Una respuesta al mal
P. Adolfo Güémez, L.C.
¿Por qué si Dios es infinitamente bueno permite el mal? ¿Por qué la enfermedad? ¿Por qué
la muerte de los inocentes?
La pregunta sobre el porqué de la existencia del mal acompaña al hombre desde el inicio de
la historia, y lo seguirá como su sombra hasta el final de la misma. Todas las generaciones
se han esforzado por dar una respuesta convincente, que puede ir desde un “dios ogro”
hasta un dios inexistente. Pero el hecho es que una pregunta tan existencial como ésta, no
puede tener una respuesta simplemente racional.
El mal, es verdad, sigue existiendo. De hecho, basta una rápida mirada al mundo y a la
propia vida para convencerse de ello. Y desde lo hondo del corazón parece surgir un grito
desesperado: «Señor, haz algo»; «Señor, no quiero dudar, demuéstrame que estás aquí, que
te importo.»; «¡Para ya, toda injusticia! El mundo, los niños, todos los inocentes te
necesitan».
Y Dios, aparentemente, calla. Parece indiferente. Más que un Padre, a veces se antoja como
un simple espectador que se deleita en nuestras tragedias.
¡Pero no! Se nos olvida que el silencio de Dios es sólo aparente, porque más bien nosotros
somos sordos a su voz. No sabemos identificarla, así como tampoco sabemos identificar las
ondas radiales que inundan la tierra.
Dios no calla, porque su misma Palabra se hizo carne para siempre.

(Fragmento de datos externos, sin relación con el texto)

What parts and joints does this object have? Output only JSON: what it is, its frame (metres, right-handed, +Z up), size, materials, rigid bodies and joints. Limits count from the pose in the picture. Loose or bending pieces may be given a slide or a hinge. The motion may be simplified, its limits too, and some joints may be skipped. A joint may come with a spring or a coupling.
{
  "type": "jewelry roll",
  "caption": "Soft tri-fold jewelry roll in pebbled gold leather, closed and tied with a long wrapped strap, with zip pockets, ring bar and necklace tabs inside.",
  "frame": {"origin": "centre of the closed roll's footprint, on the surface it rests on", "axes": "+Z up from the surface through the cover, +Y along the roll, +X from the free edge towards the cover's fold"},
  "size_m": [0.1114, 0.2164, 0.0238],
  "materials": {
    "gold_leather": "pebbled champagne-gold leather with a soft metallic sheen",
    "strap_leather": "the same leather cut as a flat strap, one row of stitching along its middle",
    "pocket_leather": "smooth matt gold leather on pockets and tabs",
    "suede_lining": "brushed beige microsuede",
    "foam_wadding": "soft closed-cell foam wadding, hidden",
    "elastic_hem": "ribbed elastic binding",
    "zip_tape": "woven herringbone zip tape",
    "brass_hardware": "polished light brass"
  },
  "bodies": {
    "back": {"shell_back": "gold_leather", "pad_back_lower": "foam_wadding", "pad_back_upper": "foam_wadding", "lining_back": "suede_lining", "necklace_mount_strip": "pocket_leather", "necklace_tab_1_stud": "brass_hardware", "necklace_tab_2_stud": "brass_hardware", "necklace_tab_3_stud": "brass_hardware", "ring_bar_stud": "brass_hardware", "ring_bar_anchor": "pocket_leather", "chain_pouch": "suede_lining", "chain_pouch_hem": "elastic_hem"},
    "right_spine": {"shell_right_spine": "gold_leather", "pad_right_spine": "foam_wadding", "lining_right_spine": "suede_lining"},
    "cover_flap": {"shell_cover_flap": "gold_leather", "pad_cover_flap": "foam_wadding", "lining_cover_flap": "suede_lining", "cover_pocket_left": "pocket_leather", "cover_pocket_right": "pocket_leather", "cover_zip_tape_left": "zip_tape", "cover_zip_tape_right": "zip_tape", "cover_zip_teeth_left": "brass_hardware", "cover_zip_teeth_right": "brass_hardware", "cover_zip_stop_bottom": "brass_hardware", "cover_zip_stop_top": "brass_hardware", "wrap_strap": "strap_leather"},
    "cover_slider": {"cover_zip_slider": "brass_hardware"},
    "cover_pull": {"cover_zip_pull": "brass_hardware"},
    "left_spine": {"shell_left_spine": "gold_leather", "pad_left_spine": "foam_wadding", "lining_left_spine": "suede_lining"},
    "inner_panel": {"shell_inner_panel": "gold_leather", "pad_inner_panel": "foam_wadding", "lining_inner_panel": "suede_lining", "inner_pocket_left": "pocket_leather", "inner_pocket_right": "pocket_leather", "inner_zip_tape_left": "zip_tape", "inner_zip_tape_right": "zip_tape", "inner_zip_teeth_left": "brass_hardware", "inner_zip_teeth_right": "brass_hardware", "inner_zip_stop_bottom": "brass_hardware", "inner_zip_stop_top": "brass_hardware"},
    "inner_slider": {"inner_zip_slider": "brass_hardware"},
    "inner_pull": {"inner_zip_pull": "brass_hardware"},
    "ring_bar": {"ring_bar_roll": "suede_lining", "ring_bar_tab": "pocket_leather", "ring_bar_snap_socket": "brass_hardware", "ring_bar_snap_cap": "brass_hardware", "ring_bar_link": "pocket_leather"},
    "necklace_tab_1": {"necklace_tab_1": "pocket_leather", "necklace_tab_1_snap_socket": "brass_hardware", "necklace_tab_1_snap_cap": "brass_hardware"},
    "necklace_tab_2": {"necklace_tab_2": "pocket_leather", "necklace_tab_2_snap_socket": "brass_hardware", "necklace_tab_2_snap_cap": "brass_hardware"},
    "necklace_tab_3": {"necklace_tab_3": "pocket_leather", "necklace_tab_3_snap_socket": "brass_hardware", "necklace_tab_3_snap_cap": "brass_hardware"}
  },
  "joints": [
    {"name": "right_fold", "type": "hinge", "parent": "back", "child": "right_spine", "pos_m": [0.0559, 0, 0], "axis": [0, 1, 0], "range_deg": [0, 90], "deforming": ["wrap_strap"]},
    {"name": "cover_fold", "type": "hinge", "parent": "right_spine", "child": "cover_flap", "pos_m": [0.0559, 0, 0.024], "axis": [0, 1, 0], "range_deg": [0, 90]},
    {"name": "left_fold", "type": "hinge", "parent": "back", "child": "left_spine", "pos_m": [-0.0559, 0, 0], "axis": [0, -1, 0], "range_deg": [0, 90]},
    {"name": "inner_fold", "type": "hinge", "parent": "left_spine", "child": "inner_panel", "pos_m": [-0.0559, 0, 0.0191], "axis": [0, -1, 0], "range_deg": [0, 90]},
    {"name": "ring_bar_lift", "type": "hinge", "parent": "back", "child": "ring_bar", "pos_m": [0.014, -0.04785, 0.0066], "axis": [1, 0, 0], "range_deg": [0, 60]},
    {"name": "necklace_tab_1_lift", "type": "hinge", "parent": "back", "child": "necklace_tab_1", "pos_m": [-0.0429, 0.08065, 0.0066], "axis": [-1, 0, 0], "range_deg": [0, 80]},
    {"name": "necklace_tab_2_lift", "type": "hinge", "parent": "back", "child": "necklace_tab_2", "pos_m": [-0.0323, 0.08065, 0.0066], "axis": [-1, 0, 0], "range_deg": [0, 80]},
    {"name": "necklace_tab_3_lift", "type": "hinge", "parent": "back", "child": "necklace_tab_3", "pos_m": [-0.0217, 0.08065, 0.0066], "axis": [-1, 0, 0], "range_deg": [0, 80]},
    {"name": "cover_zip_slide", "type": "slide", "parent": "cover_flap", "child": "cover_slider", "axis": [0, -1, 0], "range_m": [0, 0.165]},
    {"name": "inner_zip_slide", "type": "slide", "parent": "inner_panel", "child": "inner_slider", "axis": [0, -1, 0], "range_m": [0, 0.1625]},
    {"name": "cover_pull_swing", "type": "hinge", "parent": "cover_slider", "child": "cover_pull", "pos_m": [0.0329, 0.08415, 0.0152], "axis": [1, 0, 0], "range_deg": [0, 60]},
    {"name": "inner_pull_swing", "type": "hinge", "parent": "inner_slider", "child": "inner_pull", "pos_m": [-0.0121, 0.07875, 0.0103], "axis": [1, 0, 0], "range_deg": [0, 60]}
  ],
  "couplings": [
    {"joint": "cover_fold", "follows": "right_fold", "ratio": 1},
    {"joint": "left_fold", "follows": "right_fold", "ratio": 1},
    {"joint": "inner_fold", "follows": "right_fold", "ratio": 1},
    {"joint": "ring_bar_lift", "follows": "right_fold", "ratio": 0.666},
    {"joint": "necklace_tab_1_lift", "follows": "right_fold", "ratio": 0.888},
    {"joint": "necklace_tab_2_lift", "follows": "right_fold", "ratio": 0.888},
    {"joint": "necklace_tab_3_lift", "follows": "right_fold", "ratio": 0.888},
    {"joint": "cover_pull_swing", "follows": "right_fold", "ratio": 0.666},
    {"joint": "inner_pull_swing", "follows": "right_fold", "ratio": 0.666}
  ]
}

Y es Él quien nos da no
sólo una respuesta, sino la única respuesta capaz de calmar nuestras ansias.
Hoy esta Palabra nos entrega la muestra de amor más grande que pueda darnos: la entrega
hasta el extremo de dar su misma vida por mí. Eso es la Eucaristía, Sacramento invaluable
que Cristo nos regala como signo presente de su entrega por nosotros.

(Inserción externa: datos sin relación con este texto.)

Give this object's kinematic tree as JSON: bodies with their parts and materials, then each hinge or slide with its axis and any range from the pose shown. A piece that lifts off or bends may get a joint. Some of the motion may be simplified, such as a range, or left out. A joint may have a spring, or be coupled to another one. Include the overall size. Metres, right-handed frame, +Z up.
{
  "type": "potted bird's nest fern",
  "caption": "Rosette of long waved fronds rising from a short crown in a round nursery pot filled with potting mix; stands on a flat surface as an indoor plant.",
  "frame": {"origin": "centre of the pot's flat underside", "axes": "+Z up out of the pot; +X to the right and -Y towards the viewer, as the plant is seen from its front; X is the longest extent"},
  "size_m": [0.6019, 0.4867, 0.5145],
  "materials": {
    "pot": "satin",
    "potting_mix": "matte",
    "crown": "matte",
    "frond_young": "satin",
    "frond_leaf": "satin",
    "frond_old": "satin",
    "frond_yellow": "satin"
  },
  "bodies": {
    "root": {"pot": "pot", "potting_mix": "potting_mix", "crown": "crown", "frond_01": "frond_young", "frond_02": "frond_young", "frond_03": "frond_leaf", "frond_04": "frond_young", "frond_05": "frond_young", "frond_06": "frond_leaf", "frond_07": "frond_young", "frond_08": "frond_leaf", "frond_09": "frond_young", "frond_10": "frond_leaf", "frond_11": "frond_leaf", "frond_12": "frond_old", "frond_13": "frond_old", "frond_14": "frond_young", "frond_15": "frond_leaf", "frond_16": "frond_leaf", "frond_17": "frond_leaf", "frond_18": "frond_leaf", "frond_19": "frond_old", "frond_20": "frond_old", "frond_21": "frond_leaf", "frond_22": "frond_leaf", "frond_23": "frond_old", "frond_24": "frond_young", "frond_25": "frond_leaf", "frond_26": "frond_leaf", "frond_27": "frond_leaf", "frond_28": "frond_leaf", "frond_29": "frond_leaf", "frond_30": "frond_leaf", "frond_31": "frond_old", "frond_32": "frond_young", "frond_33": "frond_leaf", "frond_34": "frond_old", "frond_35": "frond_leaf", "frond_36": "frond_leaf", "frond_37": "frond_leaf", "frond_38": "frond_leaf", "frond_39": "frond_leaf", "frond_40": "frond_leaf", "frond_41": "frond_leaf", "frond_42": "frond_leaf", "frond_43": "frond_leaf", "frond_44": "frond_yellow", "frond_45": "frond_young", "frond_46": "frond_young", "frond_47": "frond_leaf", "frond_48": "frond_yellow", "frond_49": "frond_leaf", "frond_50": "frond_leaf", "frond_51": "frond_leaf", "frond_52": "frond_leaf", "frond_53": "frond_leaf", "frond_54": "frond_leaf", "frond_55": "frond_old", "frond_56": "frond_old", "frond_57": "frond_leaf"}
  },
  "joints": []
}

Esta Eucaristía es la presentación siempre nueva del misterio de la pasión, muerte y
resurrección de Cristo. Y por eso el mal no tiene la última palabra: Cristo ya lo venció y lo
seguirá venciendo.
Dios no es la solución a todos los problemas prácticos de la vida; Él es más bien la
presencia que te ayuda a vivir en medio del sufrimiento sin perder la esperanza. Porque Él
ya hizo todo lo que tenía que hacer, y ahora nos toca a ti y a mí poner nuestra cooperación.
Nos toca formar parte de la solución y no del problema.
La resurrección de Cristo nos garantiza su compañía constante, su fuerza infinita y su amor
sin límites.
Señor crucificado, muerto y resucitado, ven de nuevo a despertar al mundo. Ven de nuevo a
despertar mi corazón. El orbe entero, y con él también mi alma, están aturdidos por la
comodidad. ¡Despiértanos!
Haz que no me quede jamás en una queja estéril, sino que sepa yo mismo ser respuesta al
mal, a través de mi entrega. Respuesta al sufrimiento, a través del consuelo; al odio, a
través del amor; a la enfermedad, a través de mi servicio.
Es únicamente desde la cruz que nuestra vida tiene sentido. Porque sólo desde ella podemos
ver las cosas con los ojos de Dios. Y, entonces sí, escuchar con el corazón la respuesta
definitiva a la gran pregunta sobre el mal: «Les he dicho estas cosas para que tengan paz en
mí. En el mundo tendrán tribulación. Pero ¡ánimo!: yo he vencido al mundo» (Jn 16, 33).